### [Provided material]

+ + +

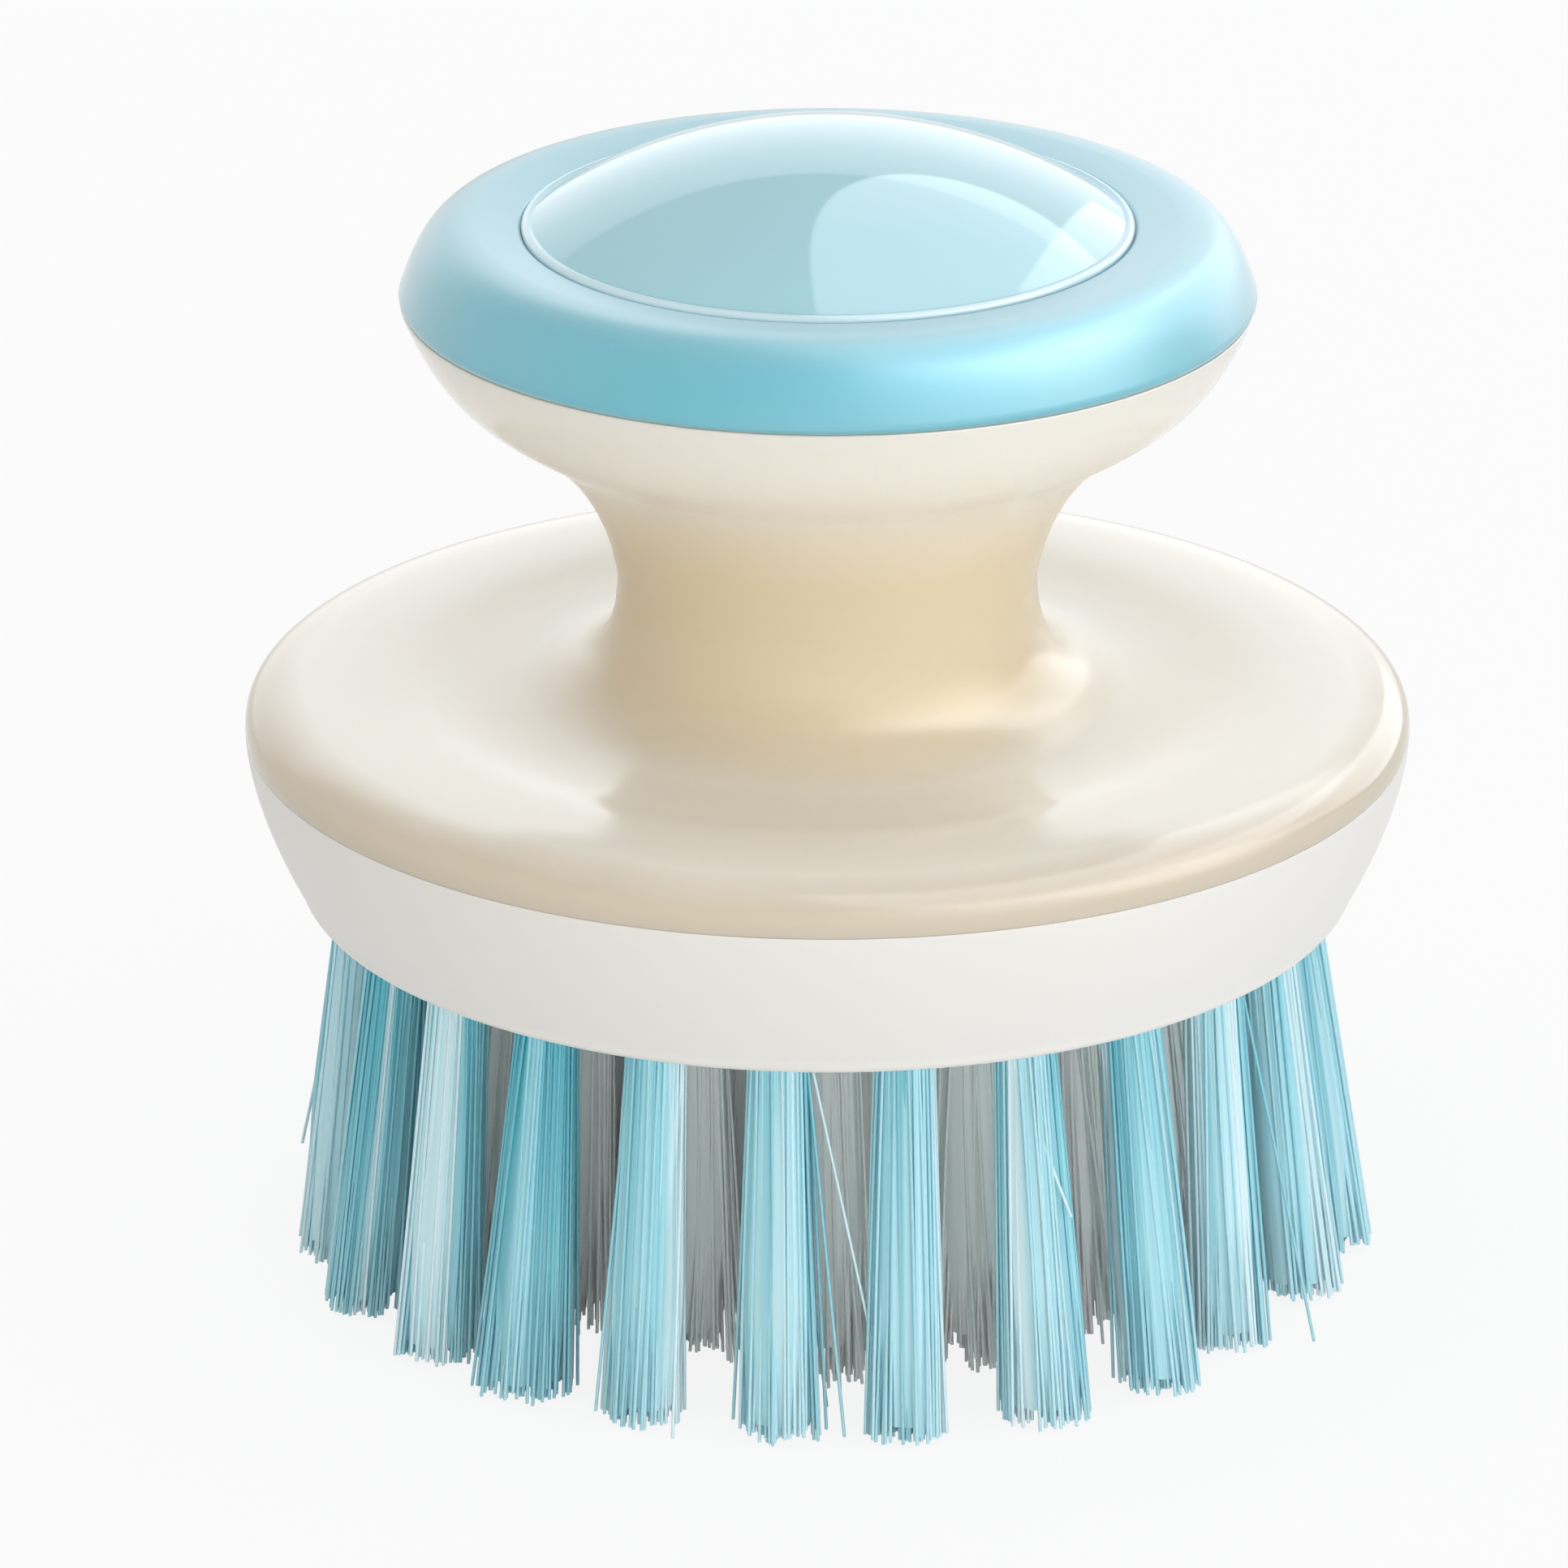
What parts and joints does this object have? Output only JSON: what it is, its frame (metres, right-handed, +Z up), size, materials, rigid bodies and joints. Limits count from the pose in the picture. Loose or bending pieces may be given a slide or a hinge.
{
  "type": "dish brush",
  "caption": "Round palm dish brush: a dished knob on a waisted handle over a rimmed disc, with a tapered block of flared blue tufts round pale inner ones.",
  "frame": {"origin": "on the brush's axis, in the plane of the bristle tips on which it stands", "axes": "+Z up along the axis, from the bristle tips to the palm dome; -Y is the side that faces the viewer in the picture"},
  "size_m": [0.086, 0.086, 0.0857],
  "materials": {
    "white_block": "satin",
    "cream_shell": "gloss",
    "blue_dome": "gloss",
    "blue_grip": "satin",
    "blue_bristle": "satin",
    "cream_bristle": "satin"
  },
  "bodies": {
    "root": {"brush_block": "white_block", "handle_shell": "cream_shell", "palm_dome": "blue_dome", "grip_ring": "blue_grip", "outer_tuft_01": "blue_bristle", "outer_tuft_02": "blue_bristle", "outer_tuft_03": "blue_bristle", "outer_tuft_04": "blue_bristle", "outer_tuft_05": "blue_bristle", "outer_tuft_06": "blue_bristle", "outer_tuft_07": "blue_bristle", "outer_tuft_08": "blue_bristle", "outer_tuft_09": "blue_bristle", "outer_tuft_10": "blue_bristle", "outer_tuft_11": "blue_bristle", "outer_tuft_12": "blue_bristle", "outer_tuft_13": "blue_bristle", "outer_tuft_14": "blue_bristle", "outer_tuft_15": "blue_bristle", "outer_tuft_16": "blue_bristle", "outer_tuft_17": "blue_bristle", "outer_tuft_18": "blue_bristle", "outer_tuft_19": "blue_bristle", "outer_tuft_20": "blue_bristle", "outer_tuft_21": "blue_bristle", "outer_tuft_22": "blue_bristle", "outer_tuft_23": "blue_bristle", "outer_tuft_24": "blue_bristle", "second_tuft_01": "cream_bristle", "second_tuft_02": "cream_bristle", "second_tuft_03": "cream_bristle", "second_tuft_04": "cream_bristle", "second_tuft_05": "cream_bristle", "second_tuft_06": "cream_bristle", "second_tuft_07": "cream_bristle", "second_tuft_08": "cream_bristle", "second_tuft_09": "cream_bristle", "second_tuft_10": "cream_bristle", "second_tuft_11": "cream_bristle", "second_tuft_12": "cream_bristle", "second_tuft_13": "cream_bristle", "second_tuft_14": "cream_bristle", "second_tuft_15": "cream_bristle", "second_tuft_16": "cream_bristle", "third_tuft_01": "cream_bristle", "third_tuft_02": "cream_bristle", "third_tuft_03": "cream_bristle", "third_tuft_04": "cream_bristle", "third_tuft_05": "cream_bristle", "third_tuft_06": "cream_bristle", "third_tuft_07": "cream_bristle", "third_tuft_08": "cream_bristle", "third_tuft_09": "cream_bristle", "third_tuft_10": "cream_bristle", "inner_tuft_01": "cream_bristle", "inner_tuft_02": "cream_bristle", "inner_tuft_03": "cream_bristle", "inner_tuft_04": "cream_bristle"}
  },
  "joints": []
}
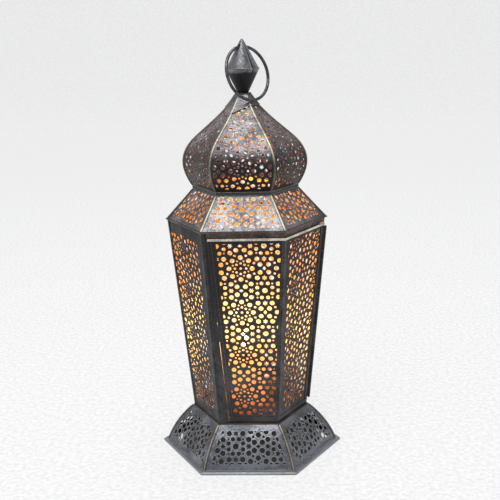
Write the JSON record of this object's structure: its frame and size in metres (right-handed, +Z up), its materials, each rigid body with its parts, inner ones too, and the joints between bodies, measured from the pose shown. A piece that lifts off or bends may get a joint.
{
  "type": "candle lantern",
  "caption": "Hexagonal pierced-metal candle lantern with a flared base, bent corner-hinged door, onion dome, cone finial and carrying ring.",
  "frame": {"origin": "centre of the six-sided base, on the surface that the lantern stands on", "axes": "+Z up along the lantern's axis to the finial's tip; the front face with the door's free edge looks along -Y and the hinged corner is on +X"},
  "size_m": [0.2246, 0.1946, 0.5],
  "materials": {
    "dark_sheet": "aged gunmetal, gold paint inside",
    "dark_seam": "aged gunmetal",
    "bright_hem": "rubbed bright",
    "copper_band": "browned",
    "skirt_sheet": "aged blue grey",
    "roof_sheet": "aged light grey",
    "dome_sheet": "aged grey",
    "solder_seam": "cream solder",
    "finial_sheet": "aged grey",
    "wire": "bright wire",
    "inner_tin": "warm tin",
    "wax": "ivory wax",
    "cotton": "charred"
  },
  "bodies": {
    "lantern": {"base_rim": "skirt_sheet", "floor_plate": "inner_tin", "candle_cup": "inner_tin", "skirt_panel_1": "skirt_sheet", "skirt_panel_2": "skirt_sheet", "skirt_panel_3": "skirt_sheet", "skirt_panel_4": "skirt_sheet", "skirt_panel_5": "skirt_sheet", "skirt_panel_6": "skirt_sheet", "skirt_seams": "solder_seam", "body_panel_back_right": "dark_sheet", "body_panel_back": "dark_sheet", "body_panel_back_left": "dark_sheet", "body_panel_front_left": "dark_sheet", "door_stile": "dark_sheet", "door_stop": "dark_sheet", "stop_rivet": "dark_sheet", "bottom_ring": "dark_seam", "top_ring": "copper_band", "body_seams": "dark_seam", "frame_hinge_leaf": "dark_seam", "hinge_rod": "wire", "eave_rim": "copper_band", "roof_panel_1": "roof_sheet", "roof_panel_2": "roof_sheet", "roof_panel_3": "roof_sheet", "roof_panel_4": "roof_sheet", "roof_panel_5": "roof_sheet", "roof_panel_6": "roof_sheet", "roof_seams": "solder_seam", "neck_collar": "roof_sheet", "collar_rivet": "roof_sheet", "dome_gore_1": "dome_sheet", "dome_gore_2": "dome_sheet", "dome_gore_3": "dome_sheet", "dome_gore_4": "dome_sheet", "dome_gore_5": "dome_sheet", "dome_gore_6": "dome_sheet", "dome_seams": "solder_seam", "apex_cap": "dome_sheet", "neck_ring": "solder_seam", "finial_lower_cone": "finial_sheet", "finial_upper_cone": "finial_sheet"},
    "door": {"door_front_panel": "dark_sheet", "door_side_panel": "dark_sheet", "door_top_hem": "bright_hem", "door_bottom_hem": "dark_sheet", "door_edge_hem": "dark_sheet", "door_corner_seam": "dark_seam", "door_hinge_leaf": "dark_seam"},
    "ring": {"carry_ring": "wire"},
    "candle": {"candle": "wax", "wick": "cotton"}
  },
  "joints": [
    {"name": "door_hinge", "type": "hinge", "parent": "lantern", "child": "door", "pos_m": [0.07209, 0, 0.04962], "axis": [0.1011, 0, 0.9949], "range_deg": [0, 105]},
    {"name": "ring_swing", "type": "hinge", "parent": "lantern", "child": "ring", "pos_m": [0, 0, 0.491], "axis": [-0.7071, -0.7071, 0], "range_deg": [0, 328]},
    {"name": "candle_lift", "type": "slide", "parent": "lantern", "child": "candle", "axis": [0, 0, 1], "range_m": [0, 0.02]}
  ]
}
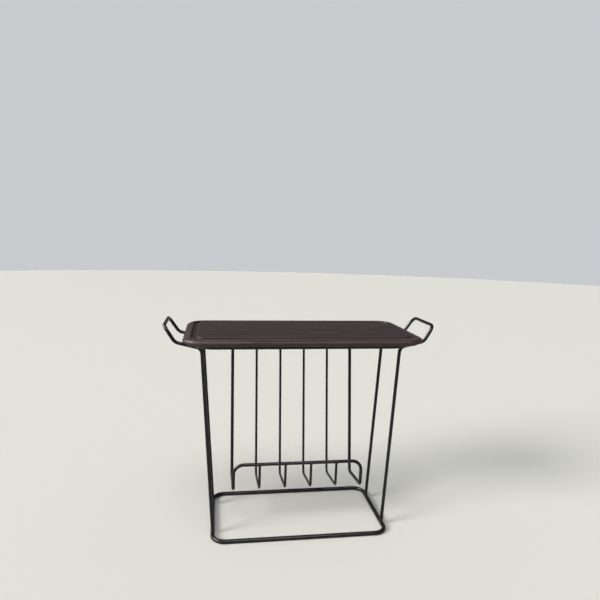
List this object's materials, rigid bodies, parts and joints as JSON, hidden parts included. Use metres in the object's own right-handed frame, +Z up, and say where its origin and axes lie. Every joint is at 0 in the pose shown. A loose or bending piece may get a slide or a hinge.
{
  "type": "magazine rack",
  "caption": "Free-standing magazine rack: bent-rod steel frame with carry handles, a hanging wire cradle for magazines and a lift-off dark wooden tray top.",
  "frame": {"origin": "on the floor, under the middle of the rack", "axes": "+X along the tray's length towards the right handle, +Y towards the back of the cradle, +Z up; magazines go in from -Y"},
  "size_m": [0.636, 0.288, 0.4955],
  "materials": {
    "frame_steel": "satin black powder coat",
    "tray_wood": "dark purple-brown stain under a satin lacquer, grain along X"
  },
  "bodies": {
    "frame": {"base_ring": "frame_steel", "side_frame_left": "frame_steel", "side_frame_right": "frame_steel", "top_ring": "frame_steel", "cradle_outer_wire": "frame_steel", "cradle_slat_1": "frame_steel", "cradle_slat_2": "frame_steel", "cradle_slat_3": "frame_steel", "cradle_slat_4": "frame_steel"},
    "tray": {"tray": "tray_wood"}
  },
  "joints": [
    {"name": "tray_lift", "type": "slide", "parent": "frame", "child": "tray", "axis": [0, 0, 1], "range_m": [0, 0.12]}
  ]
}
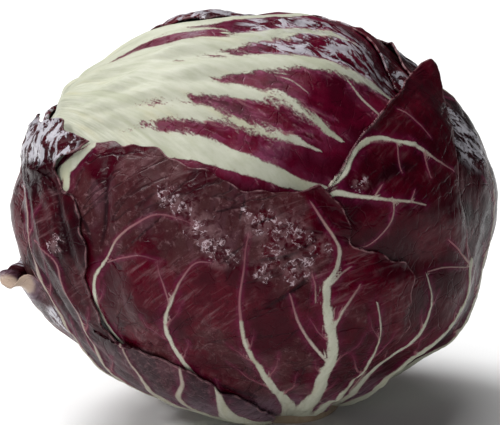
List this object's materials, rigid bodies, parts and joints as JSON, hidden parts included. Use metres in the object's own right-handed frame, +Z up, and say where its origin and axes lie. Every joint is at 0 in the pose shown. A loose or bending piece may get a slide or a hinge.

+ + +

### [Description of the task]
Examine the records and pull out every line where the string "with" occurs.

### [Solution to this task]
  "caption": "Round palm dish brush: a dished knob on a waisted handle over a rimmed disc, with a tapered block of flared blue tufts round pale inner ones.",
Write the JSON record of this object's structure: its frame and size in metres (right-handed, +Z up), its materials, each rigid body with its parts, inner ones too, and the joints between bodies, measured from the pose shown. A piece that lifts off or bends may get a joint.
  "caption": "Hexagonal pierced-metal candle lantern with a flared base, bent corner-hinged door, onion dome, cone finial and carrying ring.",
  "frame": {"origin": "centre of the six-sided base, on the surface that the lantern stands on", "axes": "+Z up along the lantern's axis to the finial's tip; the front face with the door's free edge looks along -Y and the hinged corner is on +X"},
  "caption": "Free-standing magazine rack: bent-rod steel frame with carry handles, a hanging wire cradle for magazines and a lift-off dark wooden tray top.",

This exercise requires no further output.